Sollen Frauen ihren Verlobungsring selbst bezahlen?
"Ich habe meinen Verlobungsring selbst gekauft und könnte kaum glücklicher darüber sein", verkündete die britische Autorin Bethany Rutter vor einigen Monaten in der Zeitschrift Glamour. Beim Gros der Leser sorgte sie damit für Stirnrunzeln.
Gar nicht ungewöhnlich, vielmehr als folgerichtig empfand Rutter ihren Entschluss: "Ich bekomme etwas, für das ich mit meinem eigenen Geld bezahlt habe und mein Partner muss sich keine Gedanken machen, was ich schön genug finden könnte, um es für den Rest meines Lebens zu tragen." Dass der Mann teures Geld für den symbolbeladenen Akt aufbringen müsse, sei ohnehin eine "veraltete Tradition".
Werden der Verlobungsring und seine Bedeutung in der jüngeren Generation also neu verhandelt?
Neuer Trend
Der weltweit größte Diamantenproduzent De Beers hat nachgeforscht: Die Zahl der Frauen, die für ihren Verlobungsring selbst aufkommen, ist in den USA in den vergangenen fünf Jahren von sieben auf 14 Prozent gestiegen. Gegenüber US-amerikanischen Medien bestätigen etliche Juweliere, dass immer mehr Kundinnen beim Verlobungsring nicht nur mitbestimmen, sondern auch mitzahlen wollen.
Seine ursprüngliche Bedeutung ist tatsächlich nicht mehr ganz zeitgemäß. Zwar geht der Brauch auf die alten Ägypter zurück, die den Austausch von Trauringen als Ausdruck ewiger Verbundenheit sahen. Im alten Rom sollten verheiratete Frauen jedoch als Mitgift eiserne Ringe mit kleinen Schlüsseln tragen, um die Zugehörigkeit zum Ehemann zu verdeutlichen. "Der erste echte Verlobungsring wurde 1477 von Erzherzog Maximilian von Österreich an Maria von Burgund vergeben", erklärt der österreichische Traditionsjuwelier Wolfgang Köchert. "Dass den Ring ein Diamant zierte, mag aus heutiger Sicht angemessen wirken, damals waren Brillanten aber Männern vorbehalten." Klingt romantisch und progressiv: Laut historischen Aufzeichnungen war der feudale Ring aber vielmehr Ausdruck pompösen Reichtums, den der Erzherzog zur Schau stellen wollte.

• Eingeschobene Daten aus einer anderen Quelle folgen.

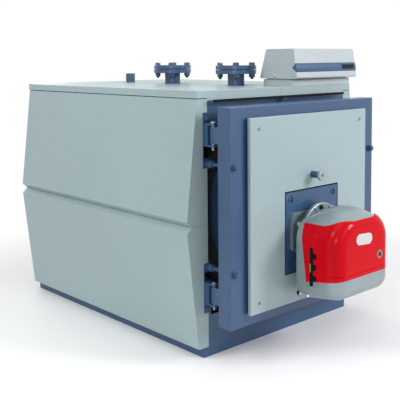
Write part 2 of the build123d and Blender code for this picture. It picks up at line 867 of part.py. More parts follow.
# Bosses on the front plate that take the door's clamp bolts
with BuildPart() as clamp_bosses:
    with BuildSketch(upright(sheet)) as boss_outline:
        with Locations(*clamp_places):
            Circle(boss_radius)
    extrude(amount=sheet - boss_front)
    chamfer(clamp_bosses.edges().group_by(Axis.Y)[0], length=boss_chamfer)
save(clamp_bosses, "clamp_bosses")

# Door frame: a deep tray, open at the back, with holes for the bolts and the burner
with BuildPart() as door_frame:
    with BuildSketch(upright(door_back)) as door_outline:
        with Locations((0, door_middle)):
            Rectangle(2 * door_half_width, door_height)
    extrude(amount=door_thickness)
    fillet(door_frame.edges().filter_by(Axis.Y), radius=door_round)
    fillet(door_frame.faces().sort_by(Axis.Y)[0].edges(), radius=door_round)
    with BuildSketch(upright(door_back)) as tray_inside:
        with Locations((0, door_middle)):
            Rectangle(2 * (door_half_width - door_wall), door_height - 2 * door_wall)
    extrude(amount=door_thickness - door_wall, mode=Mode.SUBTRACT)
    with BuildSketch(upright(door_back)) as door_holes:
        with Locations(*clamp_places):
            Circle(clamp_radius + clamp_clearance)
        with Locations((0, furnace_height)):
            Circle(blast_radius)
    extrude(amount=door_thickness, mode=Mode.SUBTRACT)
save(door_frame, "door_frame")

# Insulation slab in the tray, and the round refractory plug in the drum's mouth
with BuildPart() as door_insulation:
    with BuildSketch(upright(door_back)) as slab_outline:
        with Locations((0, door_middle)):
            Rectangle(2 * (door_half_width - door_wall), door_height - 2 * door_wall)
        with Locations(*clamp_places):
            Circle(clamp_radius + clamp_clearance, mode=Mode.SUBTRACT)
        with Locations((0, furnace_height)):
            Circle(blast_radius, mode=Mode.SUBTRACT)
    extrude(amount=door_thickness - door_wall)
save(door_insulation, "door_insulation")

with BuildPart() as door_plug:
    with BuildSketch(upright(door_back + plug_depth)) as plug_outline:
        with Locations((0, drum_height)):
            Circle(plug_radius)
        with Locations((0, furnace_height)):
            Circle(blast_radius, mode=Mode.SUBTRACT)
    extrude(amount=plug_depth)
    fillet(door_plug.edges().group_by(Axis.Y)[-1].sort_by(SortBy.RADIUS)[-1], radius=plug_round)
save(door_plug, "door_plug")

# Rope seal on the door, against the collar's rim
with BuildPart() as door_seal:
    with BuildSketch(upright(collar_front - seal_clearance)) as seal_outline:
        with Locations((0, drum_height)):
            Circle(drum_radius)
            Circle(drum_radius - 2 * drum_wall, mode=Mode.SUBTRACT)
    extrude(amount=collar_front - seal_clearance - door_back)
save(door_seal, "door_seal")

# Light casing panel on the door, cut out for the burner plate
with BuildPart() as door_casing:
    with BuildSketch(upright(door_casing_back)) as casing_outline:
        with Locations((0, (casing_top + casing_bottom) / 2)):
            Rectangle(2 * casing_half, casing_top - casing_bottom)
    extrude(amount=casing_thickness)
    fillet(door_casing.faces().sort_by(Axis.Y)[0].edges(), radius=fold_radius)
    offset(amount=-sheet, openings=door_casing.faces().sort_by(Axis.Y)[-1])
    with BuildSketch(upright(door_casing_back)) as casing_window:
        with Locations((0, furnace_height)):
            Rectangle(2 * (burner_plate_half + plate_gap), 2 * (burner_plate_half + plate_gap))
    extrude(amount=casing_thickness, mode=Mode.SUBTRACT)
save(door_casing, "door_casing")

# Studs that hold the casing panel off the door
stud_x = casing_half - stud_side
stud_heights = (casing_bottom + stud_end, casing_top - stud_end)
with BuildPart() as casing_studs:
    with BuildSketch(upright(door_front)) as stud_outline:
        with Locations(*[(side * stud_x, height) for side in (-1, 1) for height in stud_heights]):
            Circle(stud_radius)
    extrude(amount=door_front - door_casing_front - sheet)
save(casing_studs, "casing_studs")

# Clamp bolts through the door, each with its nut
with BuildPart() as clamp_bolts:
    with BuildSketch(upright(boss_front - clamp_tip_clearance)) as bolt_outline:
        with Locations(*clamp_places):
            Circle(clamp_radius)
    extrude(amount=boss_front - clamp_tip_clearance - door_front + clamp_nut_height + clamp_nut_end)
    with BuildSketch(upright(door_front)) as nut_outline:
        with Locations(*clamp_places):
            RegularPolygon(clamp_nut_flats / 2, 6, major_radius=False)
    extrude(amount=clamp_nut_height)
save(clamp_bolts, "clamp_bolts")

# Burner plate with a round recess for each bolt, and the blast tube that reaches into the furnace
burner_bolt_place = burner_plate_half - burner_bolt_edge
with BuildPart() as burner_plate:
    with BuildSketch(upright(door_front)) as burner_plate_outline:
        with Locations((0, furnace_height)):
            Rectangle(2 * burner_plate_half, 2 * burner_plate_half)
            Circle(blast_radius, mode=Mode.SUBTRACT)
    extrude(amount=burner_plate_thickness)
    with BuildSketch(upright(plate_front + burner_recess_depth)) as bolt_recesses:
        with Locations((0, furnace_height)):
            with GridLocations(2 * burner_bolt_place, 2 * burner_bolt_place, 2, 2):
                Circle(burner_recess_radius)
    extrude(amount=burner_recess_depth, mode=Mode.SUBTRACT)
save(burner_plate, "burner_plate")

with BuildPart() as blast_tube:
    with BuildSketch(upright(blast_tip)) as blast_outline:
        with Locations((0, furnace_height)):
            Circle(blast_radius)
            Circle(blast_radius - blast_wall, mode=Mode.SUBTRACT)
    extrude(amount=blast_tip - plate_front)
save(blast_tube, "blast_tube")

# Diffuser: a slotted disc across the blast tube, round the oil nozzle
with BuildPart() as diffuser:
    with BuildSketch(upright(blast_tip - diffuser_set_in)) as diffuser_outline:
        with Locations((0, furnace_height)):
            Circle(blast_radius - blast_wall)
            with PolarLocations(diffuser_slot_circle, diffuser_slots):
                SlotOverall(*diffuser_slot, mode=Mode.SUBTRACT)
    extrude(amount=diffuser_thickness)
    with BuildSketch(upright(blast_tip - diffuser_set_in)) as nozzle_outline:
        with Locations((0, furnace_height)):
            Circle(nozzle_radius)
    extrude(amount=nozzle_length)
save(diffuser, "diffuser")

# Burner mount: a tray with a raised rim, and a round flange on a neck in front of it
with BuildPart() as burner_mount:
    with BuildSketch(upright(plate_front)) as mount_outline:
        with Locations((0, furnace_height)):
            RectangleRounded(2 * mount_half_width, 2 * mount_half_height, mount_corner)
    extrude(amount=mount_thickness)
    with BuildSketch(upright(mount_front + mount_recess)) as mount_inside:
        with Locations((0, furnace_height)):
            RectangleRounded(
                2 * (mount_half_width - mount_rim),
                2 * (mount_half_height - mount_rim),
                mount_corner - mount_rim,
            )
    extrude(amount=mount_recess, mode=Mode.SUBTRACT)
save(burner_mount, "burner_mount")

burner_flange_back = burner_back + burner_flange_thickness
with BuildPart() as burner_flange:
    with BuildSketch(upright(mount_front + mount_recess)) as neck_outline:
        with Locations((0, furnace_height)):
            Circle(blast_radius)
    extrude(amount=mount_front + mount_recess - burner_flange_back)
    with BuildSketch(upright(burner_flange_back)) as burner_flange_outline:
        with Locations((0, furnace_height)):
            Circle(burner_flange_radius)
    extrude(amount=burner_flange_thickness)
    fillet(burner_flange.edges().group_by(Axis.Y)[0], radius=burner_flange_round)
    with BuildSketch(upright(burner_flange_back)) as flange_slots:
        with Locations((0, furnace_height)):
            with PolarLocations(flange_slot_circle, 2, 90 - flange_slot_angle, 4 * flange_slot_angle):
                SlotOverall(*flange_slot)
    extrude(amount=burner_flange_thickness, mode=Mode.SUBTRACT)
save(burner_flange, "burner_flange")


# The burner's outer form: a tub with rounded shoulders whose bottom rises to the front
def burner_form(inset):
    """The burner's outer form, drawn in all round by an inset."""
    crown = burner_crown - inset
    bottoms = {burner_back: burner_bottom + inset, burner_front + inset: burner_front_bottom + inset}
    with BuildPart() as form:
        for depth, bottom in bottoms.items():
            with BuildSketch(upright(depth)) as form_outline:
                with Locations((burner_shift, (crown + bottom) / 2)):
                    Rectangle(2 * (burner_half_width - inset), crown - bottom)
                fillet(form_outline.vertices().group_by(Axis.Y)[-1], radius=burner_shoulder - inset)
                fillet(form_outline.vertices().group_by(Axis.Y)[0], radius=burner_corner - inset)
        loft()
        fillet(form.faces().sort_by(Axis.Y)[0].edges(), radius=burner_round - inset)
    return form.part


def dome_plan(height):
    """The upright prism over the dome, above a height: square at the back and round at the front."""
    with BuildPart() as plan:
        with BuildSketch(level(height)) as plan_outline:
            with Locations((burner_shift, (burner_back + dome_front) / 2)):
                Rectangle(2 * dome_half_width, burner_back - dome_front)
            fillet(plan_outline.vertices().group_by(Axis.Y)[0], radius=dome_corner)
        extrude(amount=burner_crown)
    return plan.part


def dome_height(depth):
    """Height of the dome along its middle, on an arc from its back over its crown to its front."""
    half_length = (burner_back - dome_front) / 2
    rise = dome_crown - dome_end
    arc_radius = (half_length**2 + rise**2) / (2 * rise)
    reach = depth - (burner_back + dome_front) / 2
    return furnace_height + dome_crown - arc_radius + math.sqrt(arc_radius**2 - reach**2)


# Dome on the housing's back, lofted through arched sections
shoulder = furnace_height + dome_shoulder
dome_left, dome_right = burner_shift - dome_half_width, burner_shift + dome_half_width
dome_floor = furnace_height + dome_base
dome_step = (dome_front - burner_back) / (dome_sections - 1)
with BuildPart() as dome:
    for turn in range(dome_sections):
        section_depth = burner_back + dome_step * turn
        with BuildSketch(upright(section_depth)) as dome_section:
            with BuildLine():
                ThreePointArc(
                    (dome_left, shoulder), (burner_shift, dome_height(section_depth)), (dome_right, shoulder)
                )
                Polyline(
                    (dome_right, shoulder),
                    (dome_right, dome_floor),
                    (dome_left, dome_floor),
                    (dome_left, shoulder),
                )
            make_face()
    loft()
    add(dome_plan(dome_floor), mode=Mode.INTERSECT)

# Hood: a shell over the housing's front, open round the dome, with a fluting along its lower edge
with BuildPart() as hood_fluting:
    with BuildSketch(side_view(burner_left)) as fluting_outline:
        with Locations((burner_back - fluting_start, furnace_height - hood_fluting_drop)):
            Rectangle(burner_back - fluting_start - burner_front, fluting_width, align=(Align.MAX, Align.CENTER))
    extrude(amount=2 * burner_half_width)
    add(burner_form(fluting_depth), mode=Mode.SUBTRACT)

with BuildPart() as burner_hood:
    add(burner_form(0))
    add(burner_form(hood_wall), mode=Mode.SUBTRACT)
    with BuildSketch(side_view(burner_left)) as hood_side:
        with BuildLine():
            Polyline(
                (burner_back - hood_rear_low, furnace_height - hood_drop),
                (burner_back - hood_rear_top, burner_crown),
                (burner_front, burner_crown),
                (burner_front, hood_front_lip),
                close=True,
            )
        make_face()
    extrude(amount=2 * burner_half_width, mode=Mode.INTERSECT)
    add(dome_plan(dome_floor), mode=Mode.SUBTRACT)
    with BuildSketch(upright(burner_front + burner_round)) as peep_outline:
        with Locations((peep_x, furnace_height - peep_drop)):
            Circle(peep_radius)
    extrude(amount=burner_round, mode=Mode.SUBTRACT)
    add(hood_fluting.part, mode=Mode.SUBTRACT)
save(burner_hood, "burner_hood")

# Housing: the whole form with the hood's place taken out and the dome on top, and a seam down each side
seam_top = furnace_height - hood_drop + seam_width
with BuildPart() as bowl_seam:
    with BuildSketch(side_view(burner_left)) as seam_outline:
        with BuildLine():
            Polyline(
                (burner_back - hood_rear_low - seam_width, seam_top),
                (burner_back - seam_end, burner_bottom),
                (burner_back - seam_end - seam_width, burner_bottom),
                (burner_back - hood_rear_low - 2 * seam_width, seam_top),
                close=True,
            )
        make_face()
    extrude(amount=2 * burner_half_width)
    add(burner_form(seam_width), mode=Mode.SUBTRACT)

with BuildPart() as burner_body:
    add(burner_form(0))
    add(dome_plan(dome_floor), mode=Mode.SUBTRACT)
    add(dome.part)
    add(burner_hood.part, mode=Mode.SUBTRACT)
    add(hood_fluting.part, mode=Mode.SUBTRACT)
    add(bowl_seam.part, mode=Mode.SUBTRACT)
save(burner_body, "burner_body")

# Controls on the hood's left side: a strip with three knobs
controls_height = furnace_height - strip_middle
with BuildPart() as burner_controls:
    with BuildSketch(side_view(burner_left)) as strip_outline:
        with Locations((burner_back - strip_set_back, controls_height)):
            RectangleRounded(strip_width, strip_length, strip_width / 3)
    extrude(amount=-strip_stand)
    with BuildSketch(side_view(burner_left)) as knob_outline:
        with Locations((burner_back - knob_set_back, controls_height)):
            with GridLocations(1, knob_pitch, 1, 3):
                Circle(knob_radius)
    extrude(amount=-knob_stand)
save(burner_controls, "burner_controls")

# Sight glass: a tube on the door with a glass in a ring at its end
with BuildPart() as sight_tube:
    with BuildSketch(upright(door_casing_front)) as sight_outline:
        with Locations((0, sight_height)):
            Circle(sight_radius)
    extrude(amount=sight_length)
save(sight_tube, "sight_tube")

with BuildPart() as sight_glass:
    with BuildSketch(upright(door_casing_front - sight_length)) as glass_outline:
        with Locations((0, sight_height)):
            Circle(sight_ring_radius)
    extrude(amount=sight_ring_thickness)
    fillet(sight_glass.edges(), radius=sight_round)
save(sight_glass, "sight_glass")
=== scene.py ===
# %% [markdown]
# # A steel boiler in a sheet casing
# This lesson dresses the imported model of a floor-standing boiler: a drum in a folded casing, with a
# hinged door on its front and a blown burner on the door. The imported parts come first, and stay where
# they are. Each cell after that adds one finish or one kind of small piece, and says why it is made
# that way.

import json
import math

import bmesh
import bpy
from mathutils import Matrix, Vector


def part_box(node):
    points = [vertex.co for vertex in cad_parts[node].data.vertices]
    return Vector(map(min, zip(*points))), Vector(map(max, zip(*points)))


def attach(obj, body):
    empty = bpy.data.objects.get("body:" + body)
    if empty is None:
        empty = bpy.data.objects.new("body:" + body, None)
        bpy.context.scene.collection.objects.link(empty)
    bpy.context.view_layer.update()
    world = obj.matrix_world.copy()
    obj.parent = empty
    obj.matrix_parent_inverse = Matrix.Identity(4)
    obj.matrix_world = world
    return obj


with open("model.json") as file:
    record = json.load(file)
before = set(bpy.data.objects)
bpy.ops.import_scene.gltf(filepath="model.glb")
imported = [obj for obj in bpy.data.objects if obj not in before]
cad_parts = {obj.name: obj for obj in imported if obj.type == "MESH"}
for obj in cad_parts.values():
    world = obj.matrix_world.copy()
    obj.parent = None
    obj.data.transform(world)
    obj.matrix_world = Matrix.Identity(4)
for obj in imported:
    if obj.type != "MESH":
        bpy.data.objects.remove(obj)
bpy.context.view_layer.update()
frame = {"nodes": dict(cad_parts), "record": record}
nodes = frame["nodes"]

# %% [markdown]
# ## The view
# The photograph was taken from the front left, with the camera near the height of the boiler's top.
# Its upright edges stay nearly parallel, so the camera looks down by a few degrees only and its frame
# is shifted down.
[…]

Die Denke, dass nur die Frau ein Symbol vorehelicher Bindung tragen sollte, wird mittlerweile zudem hinterfragt. Bereits vor zwei Jahren berichtete der britische Independent, dass immer mehr junge Männer und Frauen das Bündnis der Ehe so "gleichgestellt" und individuell wie möglich gestalten und daher beide nach der Verlobung einen Ring tragen wollen. Nach der Legalisierung der gleichgeschlechtlichen Ehe in den USA berichteten Ökonomen aufgrund der gesteigerten Nachfrage durch homosexuelle Paare von einem regelrechten Boom der Verlobungsringindustrie.
Ritual im Wandel
Auch in Österreich befindet sich das Ritual zumindest ansatzweise im Wandel. Die Ringauswahl muss etwa längst kein Geheimnis mehr sein: "Es kommt tatsächlich immer öfter vor, dass die Frau vorher vorbeikommt und ein oder zwei Bemerkungen fallen lässt, was ihr besonders gefällt. Als aufmerksamer Juwelier registriert man das und leistet dem Bräutigam Hilfe", sagt Köchert. Einen Trend zum Selberkaufen sieht er derzeit nicht.
Ob sich die US-Entwicklung hierzulande bemerkbar machen wird, bleibt offen. Berechtigt ist sie: "Schmuck ist schwierig, zu schenken, besonders, wenn es um den Verlobungsring geht", sagt Christina Kolbe, Goldschmiedin und Expertin für Ehe- und Verlobungsringe. "Nicht selten ist es so, dass der vom Mann ausgesuchte Ring am Ende dann doch nicht gefällt. Es ist also absolut zu begrüßen und unbestritten legitim, dass Frauen sich bei Auswahl und Bezahlung einbringen. Dann ist die Qualität, in die investiert wird, gut aufgehoben – am Finger, nicht in der Schmuckschatulle."
Was Kolbe anspricht, bekräftigt auch Rutter: "Ein Verlobungsring muss keine große Geste sein, um große Bedeutung zu haben. Er muss einem selbst etwas bedeuten."